In the original version the dilemma has the following form: two prisoners, A and B are being independently interrogated for a crime they have allegedly committed. If both prisoners refuse to speak (cooperate), no evidence can be brought against them and they both receive a mild term, say six months. If both blame each other (defect), they will get 2 years as punishment for inconsistent testimonies. If, however A remains silent while B blames A – B goes free whilst A receives 5 years. The punishment and reward is symmetrical if A blames B, and B remains silent.

We can easily reformulate the problem with a point system, such that if both cooperate (remain silent) they receive 3 points each. If they both defect (blame each other) they receive 1 point each, and finally if one defects and the other cooperates, the untrustworthy partner in crime receives 5 points and the latter nothing.

What shall one do? This is the dilemma – to cooperate, or to defect? If we analyze the outcomes in terms of probability with the random variable being the payoff, and calculate the expected values of performing one strategy, or the other it becomes clear that defecting is the rational way to go, since the expected payoff in this case is 2 times greater than cooperating. (see below)

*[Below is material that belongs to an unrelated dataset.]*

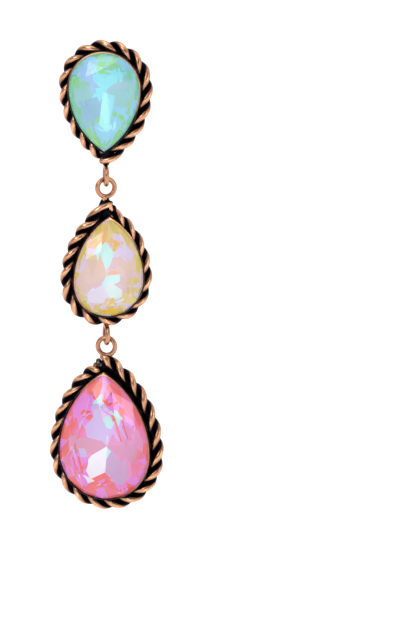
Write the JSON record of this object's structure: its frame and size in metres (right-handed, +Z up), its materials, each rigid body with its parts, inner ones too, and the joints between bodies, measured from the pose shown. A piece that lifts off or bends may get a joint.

The boldface denotes what A does, the second is what B does, and on the right we consider only A’s payout values. Obviously the scenario is symmetric, so one perspective suffices.

CC: 3   A and B both cooperate (A gets 3 points)

CD: 0   A cooperates, B defects (A gets 0)

Expected value (of A’s payoff) = (1/2)*3 + (1/2)*0 = 3/2 + 0 = 3/2

DD: 1   A and B both defect (A gets 1 point)

DC: 5   A defects, B cooperates (A gets 5)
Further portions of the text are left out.